Articles | Volume 12, issue 23
Research article
10 Dec 2015
Research article |  | 10 Dec 2015

Carbon dynamics in highly heterotrophic subarctic thaw ponds

T. Roiha, I. Laurion, and M. Rautio

Abstract. Global warming has accelerated the formation of permafrost thaw ponds in several subarctic and arctic regions. These ponds are net heterotrophic as evidenced by their greenhouse gas (GHG) supersaturation levels (CO2 and CH4), and generally receive large terrestrial carbon inputs from the thawing and eroding permafrost. We measured seasonal and vertical variations in the concentration and type of dissolved organic matter (DOM) in five subarctic thaw (thermokarst) ponds in northern Quebec, and explored how environmental gradients influenced heterotrophic and phototrophic biomass and productivity.
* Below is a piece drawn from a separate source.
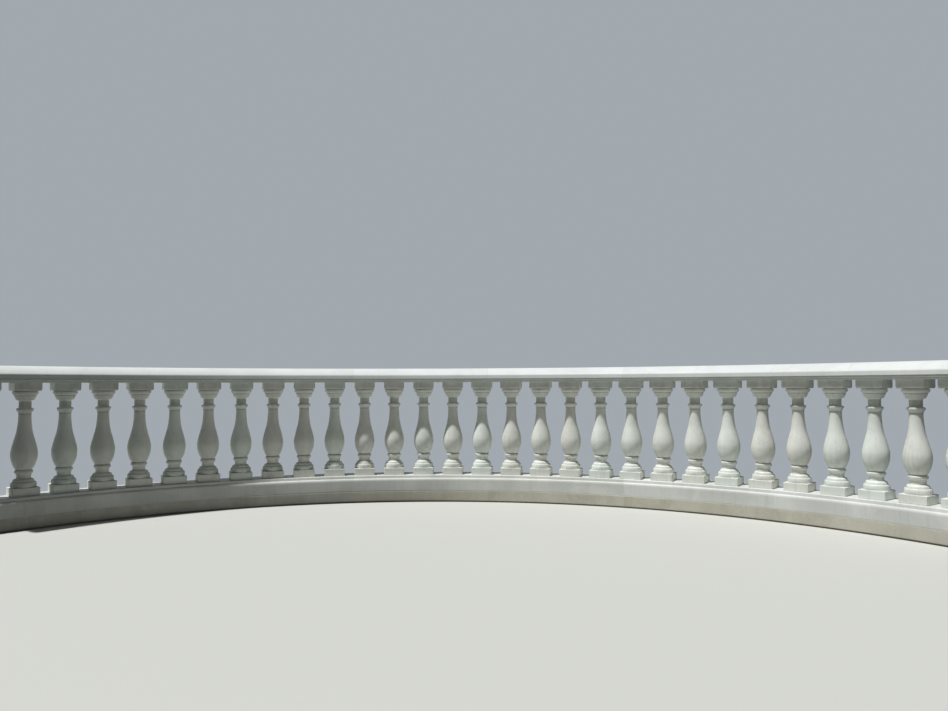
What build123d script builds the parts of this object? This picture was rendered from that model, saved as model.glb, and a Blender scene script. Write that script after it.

Late winter DOM had low aromaticity indicating reduced inputs of terrestrial carbon, while the high concentration of dissolved organic carbon (DOC) suggests that some production of non-chromophoric dissolved compounds by the microbial food web took place under the ice cover. Summer DOM had a strong terrestrial signature, but was also characterized with significant inputs of algal-derived carbon, especially at the pond surface. During late winter, bacterial production was low (maximum of 0.8 mg C m−3 d−1) and was largely based on free-living bacterioplankton (58 %). Bacterial production in summer was high (up to 58 mg C m−3 d−1), dominated by particle-attached bacteria (67 %), and strongly correlated with the amount of terrestrial carbon. Primary production was restricted to summer surface waters due to strong light limitation deeper in the water column or in winter. The phototrophic biomass was equal to the heterotrophic biomass, but as the algae were mostly composed of mixotrophic species, most probably they used bacteria rather than solar energy in such shaded ponds. Our results point to a strong heterotrophic energy pathway in these thaw pond ecosystems, where bacterioplankton dominates the production of new carbon biomass in both summer and winter.

Short summary
Global warming thaws permafrost and accelerates the formation of thaw ponds in subarctic and arctic regions. These abundant ponds receive large terrestrial carbon inputs from the thawing and eroding permafrost, which is mainly used by bacterioplankton for the production of new biomass. Bacteria metabolism also produces high levels of CO2 and CH4, which make thaw ponds important sources of greenhouse gases to the atmosphere. We present carbon dynamics in thaw ponds in northern Quebec.